◆ **Problem**
Everything from the first line to the line containing "const degrees = THREE.MathUtils.degToRad;" is to be repeated exactly; nothing past it.
--- Start of Source excerpt ---
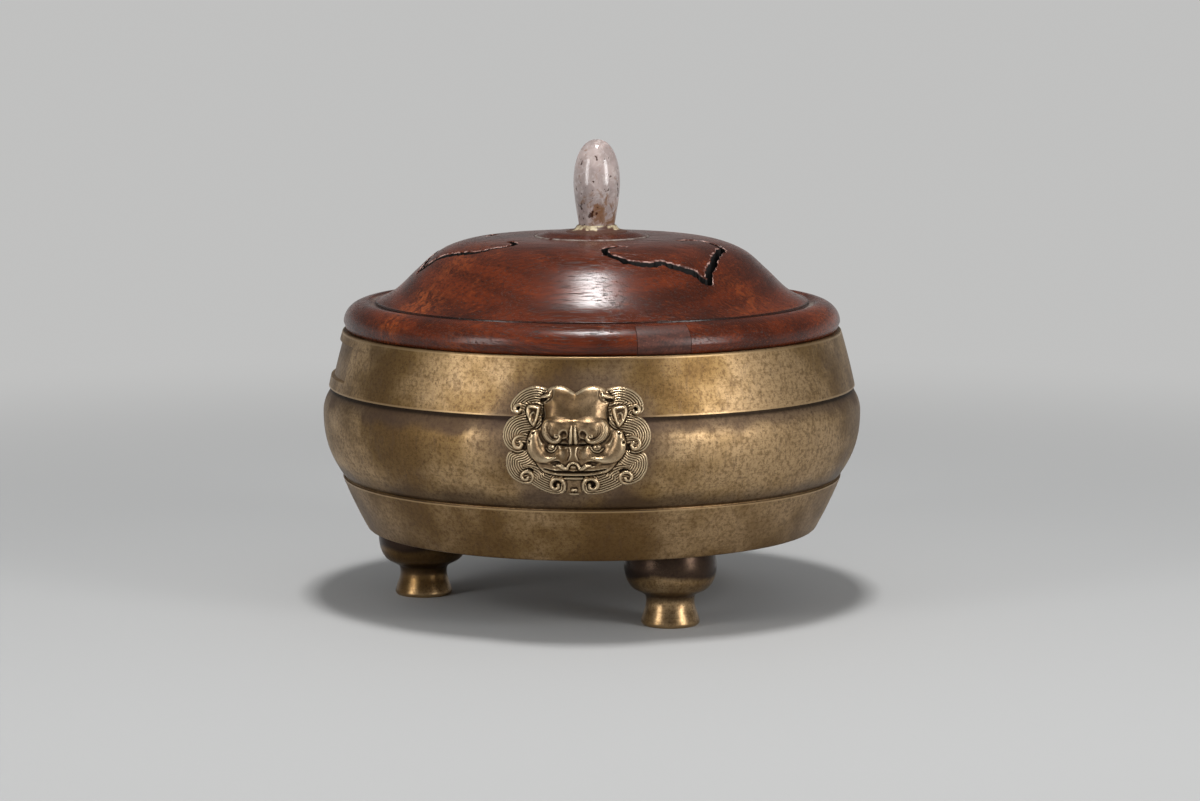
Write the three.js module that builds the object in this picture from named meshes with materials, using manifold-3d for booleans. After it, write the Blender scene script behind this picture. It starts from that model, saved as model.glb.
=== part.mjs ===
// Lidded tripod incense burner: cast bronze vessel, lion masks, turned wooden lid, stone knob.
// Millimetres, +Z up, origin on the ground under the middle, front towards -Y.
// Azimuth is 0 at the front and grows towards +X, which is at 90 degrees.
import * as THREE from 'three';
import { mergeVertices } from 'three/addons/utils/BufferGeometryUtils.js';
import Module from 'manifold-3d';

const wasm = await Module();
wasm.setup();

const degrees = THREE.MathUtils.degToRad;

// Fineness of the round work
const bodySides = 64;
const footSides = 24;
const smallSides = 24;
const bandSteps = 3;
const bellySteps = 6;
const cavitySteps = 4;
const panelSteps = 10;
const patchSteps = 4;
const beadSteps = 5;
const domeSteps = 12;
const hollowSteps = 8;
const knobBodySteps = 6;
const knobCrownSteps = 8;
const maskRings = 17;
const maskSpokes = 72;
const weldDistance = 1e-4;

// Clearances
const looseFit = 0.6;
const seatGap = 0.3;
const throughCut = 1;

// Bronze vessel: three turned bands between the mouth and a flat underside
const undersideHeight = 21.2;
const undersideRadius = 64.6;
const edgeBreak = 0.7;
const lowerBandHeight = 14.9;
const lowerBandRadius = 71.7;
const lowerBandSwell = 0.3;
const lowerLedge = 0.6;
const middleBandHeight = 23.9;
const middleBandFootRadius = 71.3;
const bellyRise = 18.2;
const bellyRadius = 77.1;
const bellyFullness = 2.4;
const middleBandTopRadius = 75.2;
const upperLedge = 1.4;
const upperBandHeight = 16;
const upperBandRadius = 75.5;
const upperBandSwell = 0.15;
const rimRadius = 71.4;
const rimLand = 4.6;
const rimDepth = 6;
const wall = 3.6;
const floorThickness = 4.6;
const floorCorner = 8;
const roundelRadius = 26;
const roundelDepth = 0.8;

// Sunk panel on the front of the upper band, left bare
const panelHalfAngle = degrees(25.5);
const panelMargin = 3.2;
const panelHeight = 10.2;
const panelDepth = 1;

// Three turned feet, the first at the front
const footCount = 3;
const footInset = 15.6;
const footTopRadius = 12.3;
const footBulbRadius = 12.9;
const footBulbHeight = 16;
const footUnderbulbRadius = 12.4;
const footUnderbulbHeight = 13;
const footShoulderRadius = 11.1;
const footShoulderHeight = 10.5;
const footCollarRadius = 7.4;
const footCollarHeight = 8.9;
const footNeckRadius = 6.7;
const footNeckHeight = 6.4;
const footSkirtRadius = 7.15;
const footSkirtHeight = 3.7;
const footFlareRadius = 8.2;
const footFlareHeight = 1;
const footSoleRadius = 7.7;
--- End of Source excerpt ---
◆ **Written response**
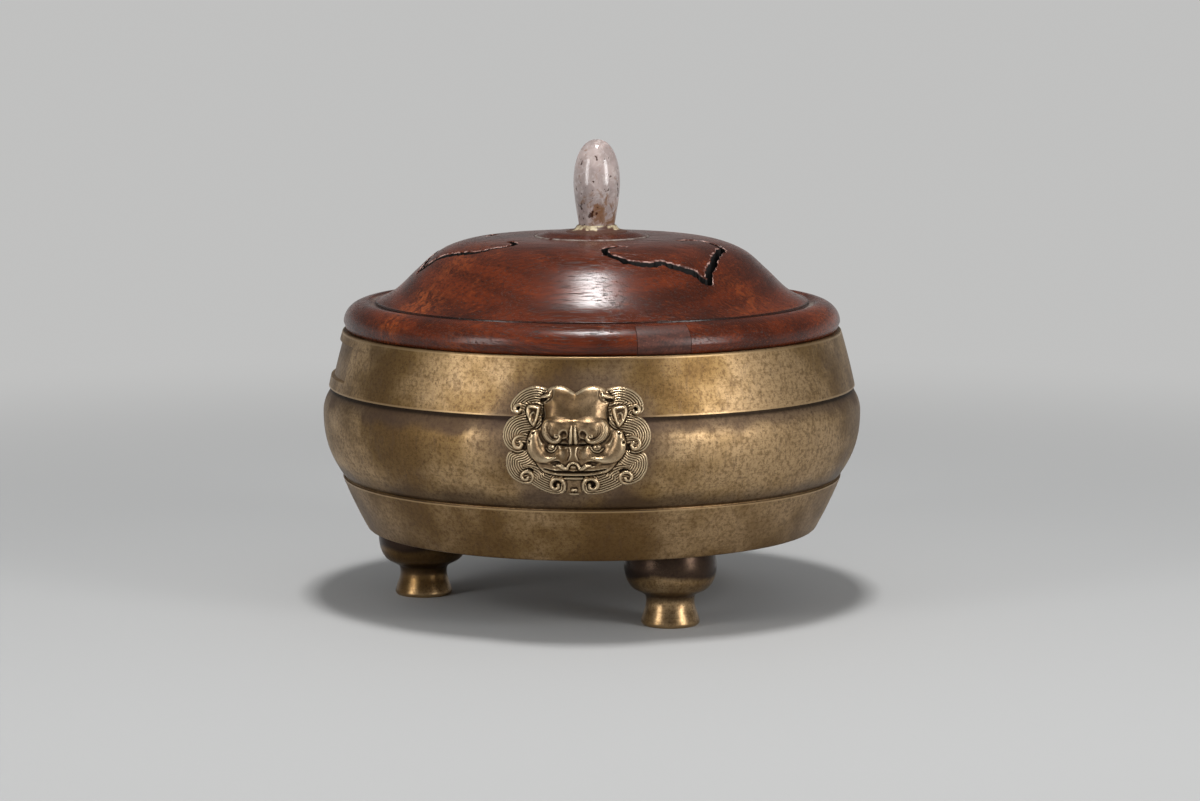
Write the three.js module that builds the object in this picture from named meshes with materials, using manifold-3d for booleans. After it, write the Blender scene script behind this picture. It starts from that model, saved as model.glb.
=== part.mjs ===
// Lidded tripod incense burner: cast bronze vessel, lion masks, turned wooden lid, stone knob.
// Millimetres, +Z up, origin on the ground under the middle, front towards -Y.
// Azimuth is 0 at the front and grows towards +X, which is at 90 degrees.
import * as THREE from 'three';
import { mergeVertices } from 'three/addons/utils/BufferGeometryUtils.js';
import Module from 'manifold-3d';

const wasm = await Module();
wasm.setup();

const degrees = THREE.MathUtils.degToRad;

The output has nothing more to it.